Don’t get me wrong. I like this question. I like it for the torture it puts me through. It’s an impossible question. I can’t choose one. If I’m lucky, I can give a list of top ten.

You’re all really asking for my top ten list, right?

But even then, books are favorites for their overall goodness, for the time and place I read them, for the place I was in life. Books come in and out of my list of top ten, so it’s not even a permanent list. Once and for all, I’m going to try and answer this question with my top ten list. These are, however, not in any particular order. I’m just not up for that mental task right now. But the books all moved me for varying and personal reasons. They all gave me a “book hangover,” the intellectual and emotional equivalent of the bodily aches caused by too much booze.

So here they are. What is your favorite book?


A Fly on the Wall

     In my previous classroom, I kept a fly swatter in the shape of a flip flop. The students loved it and often volunteered to take out any annoying, flying anything that happened into the classroom. And there was much excitement and cheering and relief at the death of these little creatures. So I know to wish to be a fly on the wall on campus is a potentially dangerous risk. I would be willing to take on the risk, though, because the benefits would be great. Note: This scenario assumes I could then switch back to myself as teacher and not have to live out the rest of my life as a fly.

     I know that “fly on the wall” usually has connotations of wishing someone could observe something secretly, that there would something scandalous gained from listening in on a private conversation or watching some tantalizing situation. I am not using the phrase in that sense at all. Were I to be a fly on a wall, it would be purely to observe and gather an intel of sorts. I would be more like a tiny thief. In fact, if I could, I would choose to be a fly on the wall of every classroom on campus.

     I would take notes on a tiny pad of paper with my tiny mechanical pencil. Additionally, I would listen to every word uttered and then watch the reactions of the students, studying their faces to gather data on how they perceive the information or tasks. I would visit all classrooms regardless of discipline, and I would listen to the voices of hundreds of teachers.

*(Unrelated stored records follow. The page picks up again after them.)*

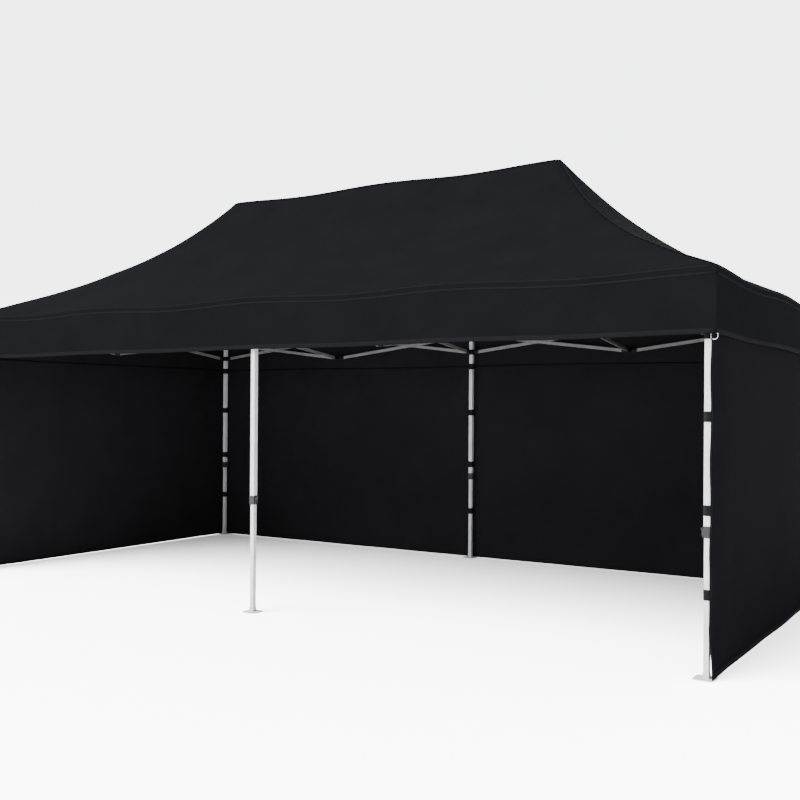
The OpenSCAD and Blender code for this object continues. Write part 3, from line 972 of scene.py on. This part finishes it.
# ---------------------------------------------------------------- studio
FLOOR_HALF = 400.0
floor_paint = moulded("studio_floor_paint", (0.94, 0.94, 0.945), (0.955, 0.955, 0.96), (0.55, 0.65))
floor_corners = [(x * FLOOR_HALF, y * FLOOR_HALF, 0) for x, y in ((-1, -1), (1, -1), (1, 1), (-1, 1))]
floor = new_mesh("studio_floor", floor_corners, [(0, 1, 2, 3)], floor_paint, False)

world = bpy.data.worlds.new("studio")
bpy.context.scene.world = world
world.use_nodes = True
sky = world.node_tree.nodes["Background"]
sky.inputs["Color"].default_value = (0.965, 0.975, 1.0, 1)
direction = world.node_tree.nodes.new("ShaderNodeTexCoord")
direction_z = world.node_tree.nodes.new("ShaderNodeSeparateXYZ")
glow = world.node_tree.nodes.new("ShaderNodeMapRange")
glow.interpolation_type = "SMOOTHSTEP"
for key, value in (("From Min", 0.0), ("From Max", 0.11), ("To Min", 12.0), ("To Max", 4.7)):
    glow.inputs[key].default_value = value
world.node_tree.links.new(direction.outputs["Generated"], direction_z.inputs[0])
world.node_tree.links.new(direction_z.outputs["Z"], glow.inputs["Value"])
world.node_tree.links.new(glow.outputs["Result"], sky.inputs["Strength"])


def area_light(name, at, toward, size, power):
    data = bpy.data.lights.new(name, "AREA")
    data.shape = "RECTANGLE"
    data.size, data.size_y = size
    data.energy = power
    ob = bpy.data.objects.new(name, data)
    ob.location = at
    ob.rotation_euler = (Vector(toward) - Vector(at)).to_track_quat("-Z", "Y").to_euler()
    bpy.context.scene.collection.objects.link(ob)
    return ob


def sun(name, azimuth, elevation, strength, softness):
    data = bpy.data.lights.new(name, "SUN")
    data.energy = strength
    data.angle = math.radians(softness)
    ob = bpy.data.objects.new(name, data)
    a, e = math.radians(azimuth), math.radians(elevation)
    towards = Vector((math.sin(a) * math.cos(e), math.cos(a) * math.cos(e), math.sin(e)))
    ob.rotation_euler = towards.to_track_quat("Z", "Y").to_euler()
    bpy.context.scene.collection.objects.link(ob)


sun("key", 208, 44, 30.0, 50)
area_light("fill", (0, 0.0, 1.66), (0, 0, 0), (5.4, 2.4), 50).visible_camera = False

# ---------------------------------------------------------------- camera
PX, FRAME_PX, SENSOR = 1003.8, 800.0, 36.0
cam_data = bpy.data.cameras.new("camera")
cam_data.sensor_width = SENSOR
cam_data.lens = PX / FRAME_PX * SENSOR
cam_data.shift_x = -0.0279
cam_data.shift_y = 0.0104
cam_data.clip_end = 200
cam = bpy.data.objects.new("camera", cam_data)
bpy.context.scene.collection.objects.link(cam)
cam.location = (4.367, -6.411, 1.324)
YAW, PITCH, ROLL = math.radians(31.85), math.radians(0.04), math.radians(0.40)
turn = Euler((math.pi / 2 + PITCH, 0, YAW), "XYZ").to_matrix() @ Euler((0, 0, ROLL)).to_matrix()
cam.rotation_euler = turn.to_euler()
bpy.context.scene.camera = cam
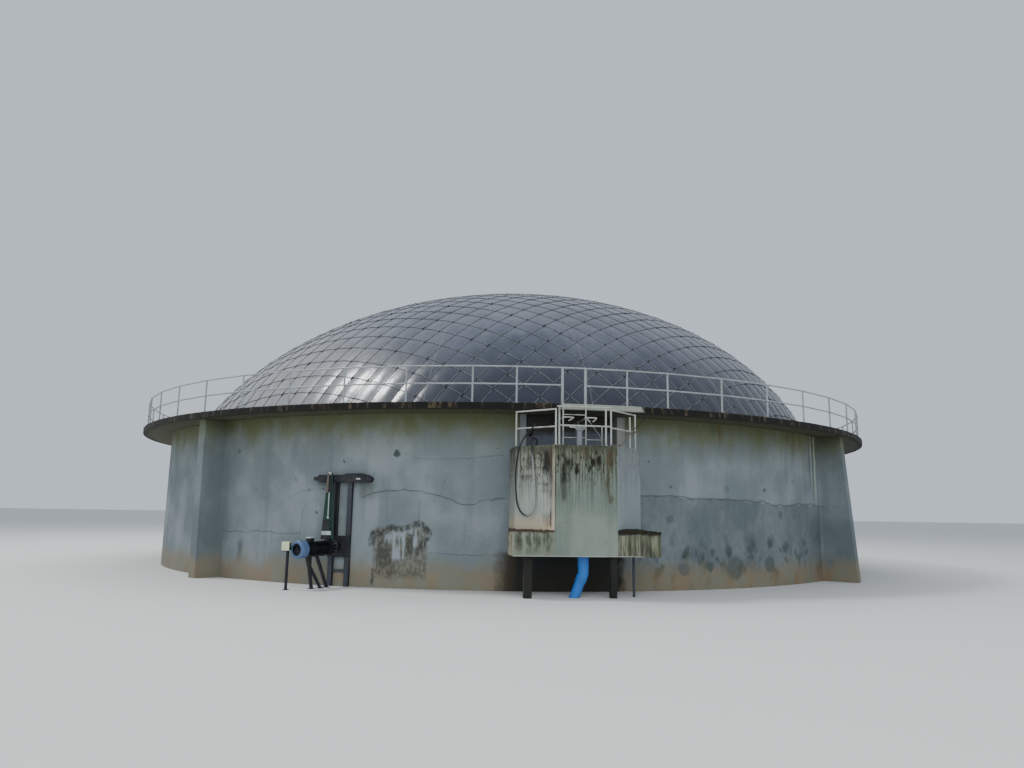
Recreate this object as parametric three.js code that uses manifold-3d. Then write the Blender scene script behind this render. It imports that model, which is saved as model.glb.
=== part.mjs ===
// Biogas digester: a round concrete tank with buttresses, a cantilevered walkway,
// an inflated gas dome under a rope net, an outlet chamber and a side-entry mixer.
// Millimetres, +Z up. The origin is on the tank's axis at ground level.
// Angles are in degrees, from -Y (the chamber's side) towards +X.

import * as THREE from "three";
import { mergeVertices } from "three/addons/utils/BufferGeometryUtils.js";
import Module from "manifold-3d";

const manifoldLibrary = await Module();
manifoldLibrary.setup();

// Driving dimensions of the tank
const JOINT_GAP = 0.3;
const FACET_COUNT = 96;
const BUTTRESS_OFFSET = -1.5;
const WALL_RADIUS = 11870;
const WALL_THICKNESS = 300;
const WALL_HEIGHT = 4090;
const FLOOR_THICKNESS = 250;
const STRETCH_ANGLE = 45;
const BUTTRESS_WIDTH = 290;
const BUTTRESSES = [
  { name: "buttress_front_right", step: 1, shift: 0, depthTop: 665, depthFoot: 960 },
  { name: "buttress_back_right", step: 3, shift: 0, depthTop: 680, depthFoot: 800 },
  { name: "buttress_back_left", step: 5, shift: 0, depthTop: 680, depthFoot: 800 },
  { name: "buttress_front_left", step: 7, shift: -130, depthTop: 700, depthFoot: 660 },
];

// Driving dimensions of the walkway and its guardrail
const WALKWAY_RADIUS = 12730;
const WALKWAY_INNER_RADIUS = 10950;
const WALKWAY_THICKNESS = 160;
const WALKWAY_TOP = WALL_HEIGHT + WALKWAY_THICKNESS;
const RAIL_RADIUS = 12620;
const RAIL_HEIGHT = 850;
const MID_RAIL_HEIGHT = 440;
const POST_WIDTH = 50;
const GATE_POST_WIDTH = 70;
const RAIL_WIDTH = 42;
const RAIL_END_GAP = 4;
const GATE_POST_ANGLES = [-1.7, 0.75];
const FRONT_POST_ANGLES = [-6.5, 5.35];
const REGULAR_POST_START = 10.1;
const REGULAR_POST_END = 348.9;
const REGULAR_POST_COUNT = 49;

// Driving dimensions of the gas dome and its net
const DOME_RADIUS = 11094;
const DOME_RISE = 5546;
const DOME_START_ANGLE = 18.53;
const DOME_LEAN = 525;
const DOME_LEAN_ANGLE = 82.3;
const DOME_THICKNESS = 60;
const DOME_SEGMENTS = 48;
const DOME_RINGS = 10;
const CLAMP_WIDTH = 110;
const CLAMP_HEIGHT = 55;
const NET_MESH = 629;
const NET_ROPES_PER_MAIN_ROPE = 3;
const NET_TURN = 47.5;
const NET_OFFSET_ALONG = 1.63;
const NET_OFFSET_ACROSS = -0.45;
const NET_ROPE_WIDTH = 44;
const NET_ROPE_DEPTH = 22;
const NET_LIFT = 20;
const NET_EDGE_MARGIN = 230;
const NET_EDGE_EXTRA = 26;

// Driving dimensions of the outlet chamber
const CHAMBER_FRONT = 13400;
const CHAMBER_FRONT_HALF = 690;
const CHAMBER_HALF = 1450;
const CHAMBER_WALL = 150;
const CHAMBER_TOP = 3250;
const CHAMBER_DECK_THICKNESS = 120;
const PLATFORM_LEFT = -1590;
const PLATFORM_RIGHT = 1670;
const PLATFORM_BOTTOM = 870;
const PLATFORM_TOP = 1390;
const LEDGE_DEPTH = 800;
const PLATFORM_LEGS = [
  { x: -1235, y: -13200, width: 175 },
  { x: 640, y: -13200, width: 150 },
  { x: 1175, y: -12950, width: 50 },
];
const OPENING_LEFT = -5.95;
const OPENING_RIGHT = 6.4;
const JAMB_LEFT = -5.2;
const JAMB_RIGHT = 5.4;
const JAMB_PROUD = 60;
const OPENING_PANEL_RADIUS = 11650;
const OPENING_PANEL_THICKNESS = 30;
const CHAMBER_POST_WIDTH = 42;
const CHAMBER_RAIL_WIDTH = 36;
const CHAMBER_RAIL_PANELS = [
  {
    name: "chamber_guardrail_left",
    ends: [[-1436, -12621], [-672, -13355]],
    shortPosts: [],
    top: 4050,
    rails: [{ level: 4030, before: 0, after: 0 }, { level: 3650, before: 0, after: 0 }],
  },
  {
    name: "chamber_guardrail_front",
    ends: [[-598, -13355], [448, -13355]],
    shortPosts: [],
    top: 4115,
    rails: [{ level: 4097, before: 50, after: 115 }, { level: 3680, before: 0, after: 92 }],
  },
  {
    name: "chamber_guardrail_right",
    ends: [[565, -13355], [1341, -12621]],
    shortPosts: [[1165, -12787, 3975]],
    top: 4065,
    rails: [{ level: 4045, before: 0, after: 0 }, { level: 3650, before: 0, after: 0 }],
  },
];
const LADDER_LEFT = -392;
const LADDER_RIGHT = 134;
const LADDER_RADIUS = 12790;
const LADDER_STILE_WIDTH = 34;
const LADDER_RUNG_WIDTH = 28;
const LADDER_FIRST_RUNG = 220;
const LADDER_RUNG_SPACING = 260;
const LADDER_ARM_HEIGHT = 3920;
const LADDER_BRACE_REACH = 480;
const LADDER_BRACE_DROP = 300;
const LADDER_SIDE_POST = { x: 508, top: 3740, bar: 3430 };
const STANDPIPE = { x: -68, y: -13020, radius: 62, top: 3690, bellRadius: 80, bellHeight: 90 };
const STANDPIPE_BRANCH = { radius: 38, reach: 135, start: 3580, end: 3680 };
const OUTLET_PIPE = { radius: 108, bend: [10, -13050, 500], foot: [-200, -13090] };
const OUTLET_SOCKET_RADIUS = 122;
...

     Ideally, at the conclusion of my life as a fly on the wall in classrooms across campus, I would be able to return to my previous life as a teacher. But I would be a new and improved teacher, a beautiful pastiche of all the best of each teacher on campus.


2 P’s of Inspiration

Sometimes I have to self-start inspiration. These times come near the end of semesters, week four of the semester, and other times based on life circumstances. I remember one point last semester when I busily ran from day to day and desperately needed something to inspire me.

It was late November, and I had not planted my fall/winter/spring flowers. I wondered why, but I couldn’t come up with a reason other than being too busy. So one weekend, I headed to my favorite nursery, picked out some flowers–bright red petunias, lobelia, a couple of rose bushes, and dahlias–and potted them all in one day. I felt instantly better. I really did. I repeated this the weekend after in the back yard. Planting and nurturing those plants drew me outside, away from the distractions that don’t really feed me to a quiet place where I can think and plan. Even though I was busy with work, I put that work aside to have that meditative time. Those couple of weekends with my hands in the soil (gloves are for suckers) really fed me.
And now those plantings are still bring me some joy. When I sit outside and watch them grow, my mind opens to new ideas. When I periodically get my hands busy, pruning the dead from the living, I prune the old from my mind to make room for new thinking.


Frequent Formative Assessment

     At the end of class one day, one of my students uttered, “I learned that I didn’t know what I thought I knew.” It was such a perfect statement that I actually scrawled it down on some scrap paper, so I wouldn’t forget it. The statement came at the conclusion of a round of Kahoot (thank you, Caryn) on APA formatted in-text citations. Students had already been assigned some readings and a SoftChalk lesson on APA.

     The game was low stakes, and they played on teams–the same teams they are in all semester. They were currently working in the final days before their paper was due, so the game was supposed to be review with a few special circumstances thrown in that I knew would come up in their papers–things like a source within a source, the ampersand in parentheses for two authors, the title of an article with no author.

     The more frequent formative assessment I’ve been adding in to my courses with intention comes on the heels of having read Make it Stick: The Science Behind Successful Learning by Peter Brown, Henry L. Roediger III, and Mark A. McDaniel. One of the points made in the book is that frequent, low stakes assessment lets students check what they know and don’t know prior to a summative assessment. It gives them insight into their learning. This review that I used did exactly that for almost all the students. The student who spoke the phrase which could have been quoted from the book recognized that he thought he knew more than he did. He now had a starting point to work from while editing his paper. He got a chance to make corrections to his knowledge and application prior to the summative assessment.

     I have the sentence taped to my computer now. I want to remember the value that more frequent assessment has for my students. I’m using it as reminder to give my students more opportunities to check their own understanding prior to finding out they “didn’t know what [they] thought they knew” on a more significant test or essay.


Two P’s of Inspiration

     Sometimes I have to self-start  inspiration. These moments come at the end of semesters, week four of the semester, and other times of life that are filled with stress. I remember last semester being so busy and looking for something to inspire me. 


     By late November, I had not planted my front, winter flowers yet and wondered why without coming up with a reason. I planted every year–why not this year?  So one weekend I went to the nursery, picked out some flowers–bright red petunias, lobelia, two rose bushes, dahlias–and potted them all in one day. I felt instantly better. I really did. I repeated it the weekend after with the backyard. Planting and nurturing those plants drew me outside, away from the distractions that don’t really feed me, to a quiet place where I can think and plan. Even though I was busy with work, I put it all aside to have that meditative time. Those couple of weekends, with my hands in the soil (gloves are for suckers), really fed me.


     And now those plantings are still bringing me some joy. And when I sit outside and watch them grow, my mind clears and is open to new ideas. When I periodically get my hands busy with pruning the dead from the living, I prune the old from my mind to make room for some new thinking.